12 Approaches not covered by this memo (LAN Mail Protocols)

* Proprietary protocols
* file sharing
* APIs
* X.400
* Web

Vendors can invent their own protocols similar to those listed above,
and some have.

LAN e-mail can also be implemented using file sharing, e.g. using NFS
to allow separate Unix workstations to share the same mail spool area
just as if it were mail being stored on one system, or using Novell's
SMF (Simple Message Format) in a Novell file server. If the
applications are written so that they are careful to lock files
correctly, then this works. An advantage is that any network file
protocol can be used and the e-mail application can be somewhat
independent of the file protocol. For example, Unix systems could use
either AFS or NFS. Pegasus is a PC & Mac application that uses Novell
file service to do something similar. Specifications for client-server
interaction consist of the file service protocol along with the server
directory structures & conventions used for storing e-mail.

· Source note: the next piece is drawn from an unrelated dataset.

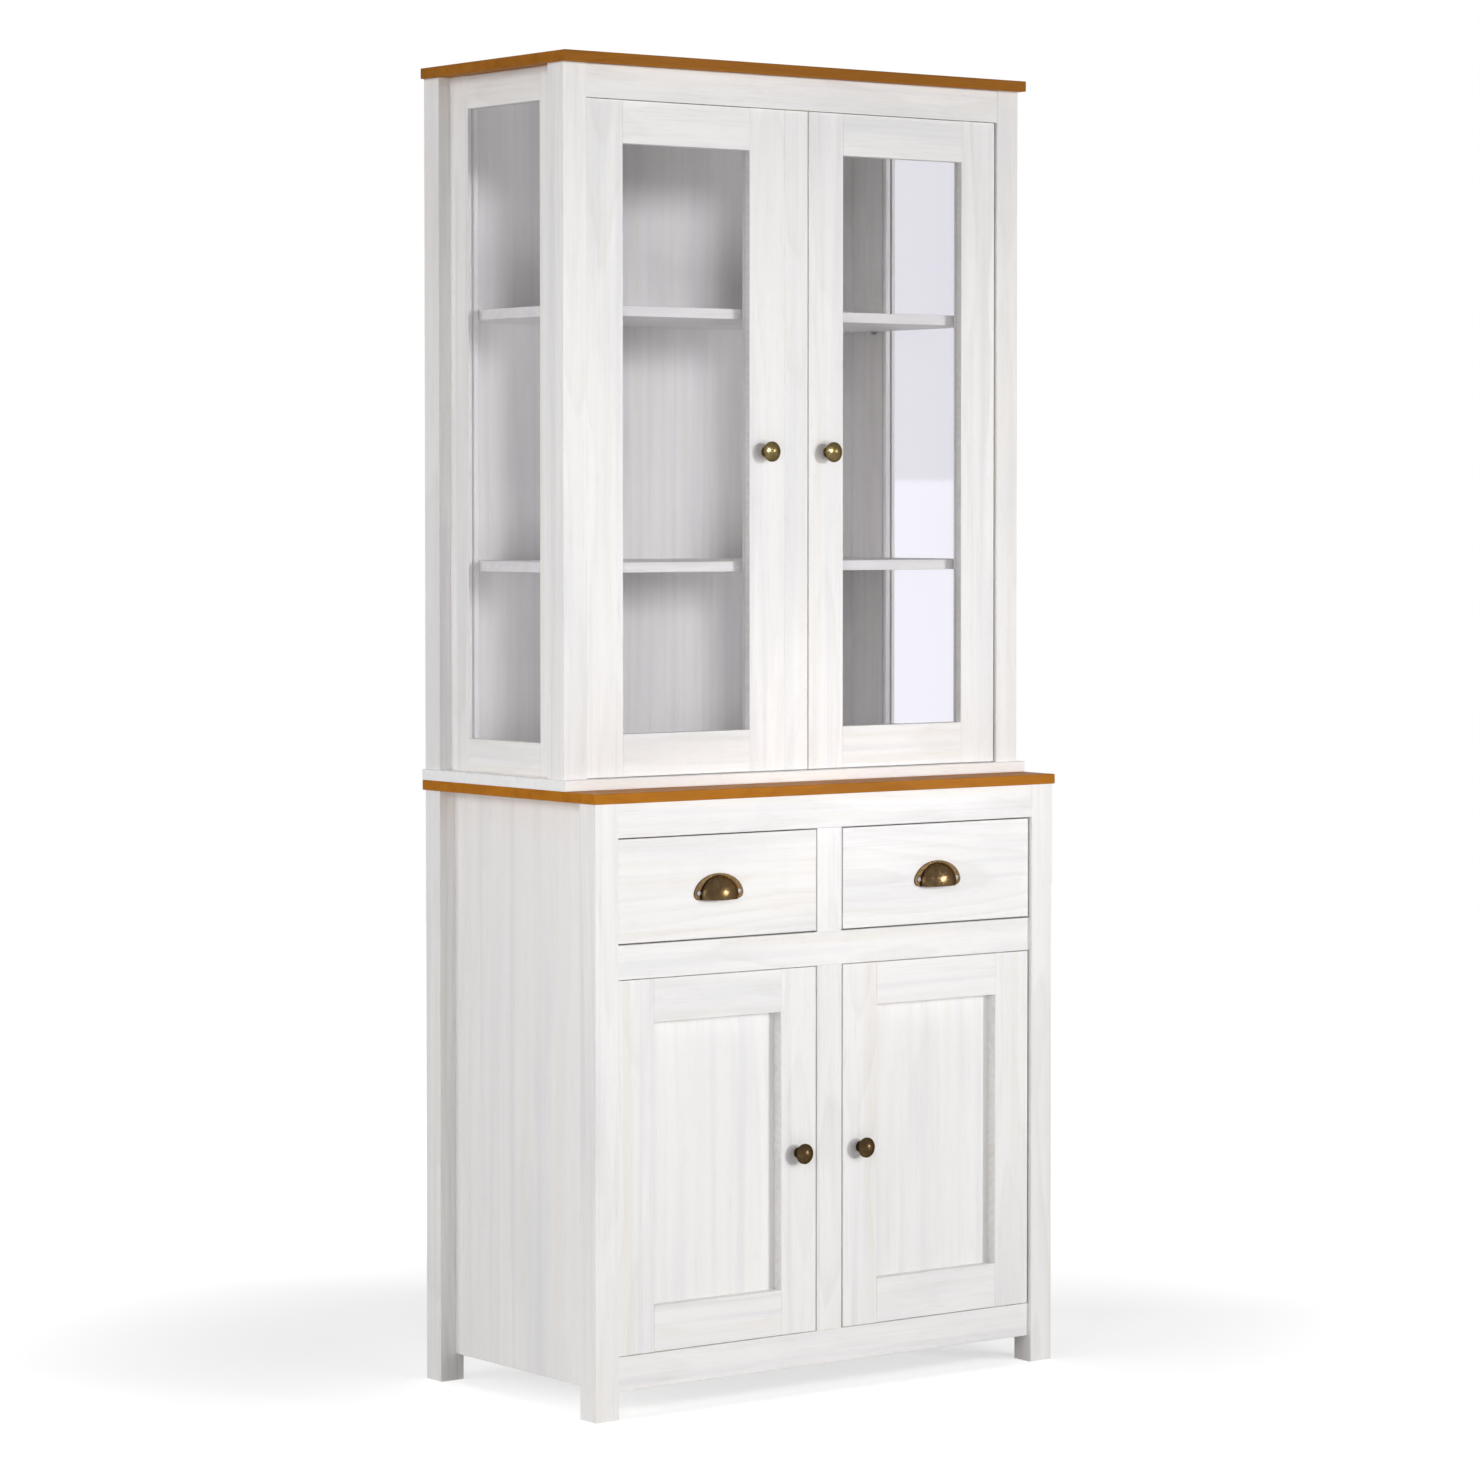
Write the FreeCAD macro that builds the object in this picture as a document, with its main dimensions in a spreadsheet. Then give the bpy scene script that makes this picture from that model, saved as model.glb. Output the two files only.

A very popular approach with commercial vendors is the use of APIs.
The client talks to the server using an API (Applications Programming
Interface), i.e., a set of subroutine/procedure library call
definitions for a library providing subroutines/procedures to send,
receive, and manipulate e-mail. With the use of any remote procedure
call mechanism, the client can be located on a different computer from
the server. This allows some mixing and matching of RPC mechanisms,
underlying protocol stacks and APIs: e.g., a vendor defines an API,
and it can be run over IPX or TCP/IP, in each case over the protocol
stack's RPC mechanism. There are a number of APIs now being pushed by
vendors: MAPI (Microsoft); VIM (Lotus); AOCE (Apple). These API's have
been the basis for numerous mail-enabled applications: e.g. a word
processor that allows you to send or receive documents through e-mail
simply uses one of these APIs allowing it to communicate with any
server supporting the same API. Specifications for client-server
interaction consist of the protocol stack up to the RPC protocol, then
the API itself.

Note that though the API approach in combination with remote procedure
calls allows one to implement client-server e-mail without the use of
the protocols covered by this document (IMAP, POP, etc), that there is
no theoretical reason why such APIs can't be used in an IMAP or POP
environment. The necessary software would be a "driver" or piece of
"middleware" that provides the APIs calls to mail-enabled applications
and uses POP, IMAP, or whatever over a LAN to reach a server. The
advantages/disadvantages of such an approach as compared to the use of
RPCs is open to debate. UniPalm's Mail-IT is an example of client
software that provides MAPI within the client and uses POP3 to access
the server.

X.400 is the message transport defined for use between
telecommunications vendors and customers by the international
consortium of national standards bodies known as ISO. It roughly
corresponds to TCP/IP's SMTP and RFC822 header format. A consortium of
X.400 vendors (XAPIA) have developed an API for X.400 applications
called CMC.

Mail servers are now available that offer e-mail through normal web
interfaces, i.e. HTTP & HTML. In this case, your web browser is your
client. Potentially, a server could be built that allows reading from
any web browser software. Some kind of authentication is necessary.

Another trend is web servers that act as POP-to-web gateways or
IMAP-to-web gateways. The client is still just a browser: perhaps a
JAVA-enhanced interface is offered, perhaps not. If the server has a
mail store, it is acting as a whole mail system and if it can receive
SMTP mail, requires no other server. But suppliers of mail services,
wanting their systems to be universal, can have them pick up mail from
a POP server or an IMAP server, perhaps at the client's discretion. In
the case of IMAP, the server can be written so as to leave stored mail
on the IMAP server, or it can support both "remote" and "local"
folders, in this case, "local" meaning on the web server rather than
the IMAP server. Web-based e-mail has a lot of appeal: since a browser
is sufficient as a client, the clients are already deployed much more
widely than any specific e-mail client. Some organizations may well
try to offer a mail-specific client for on-site use and web access to
the same mail store for remote access.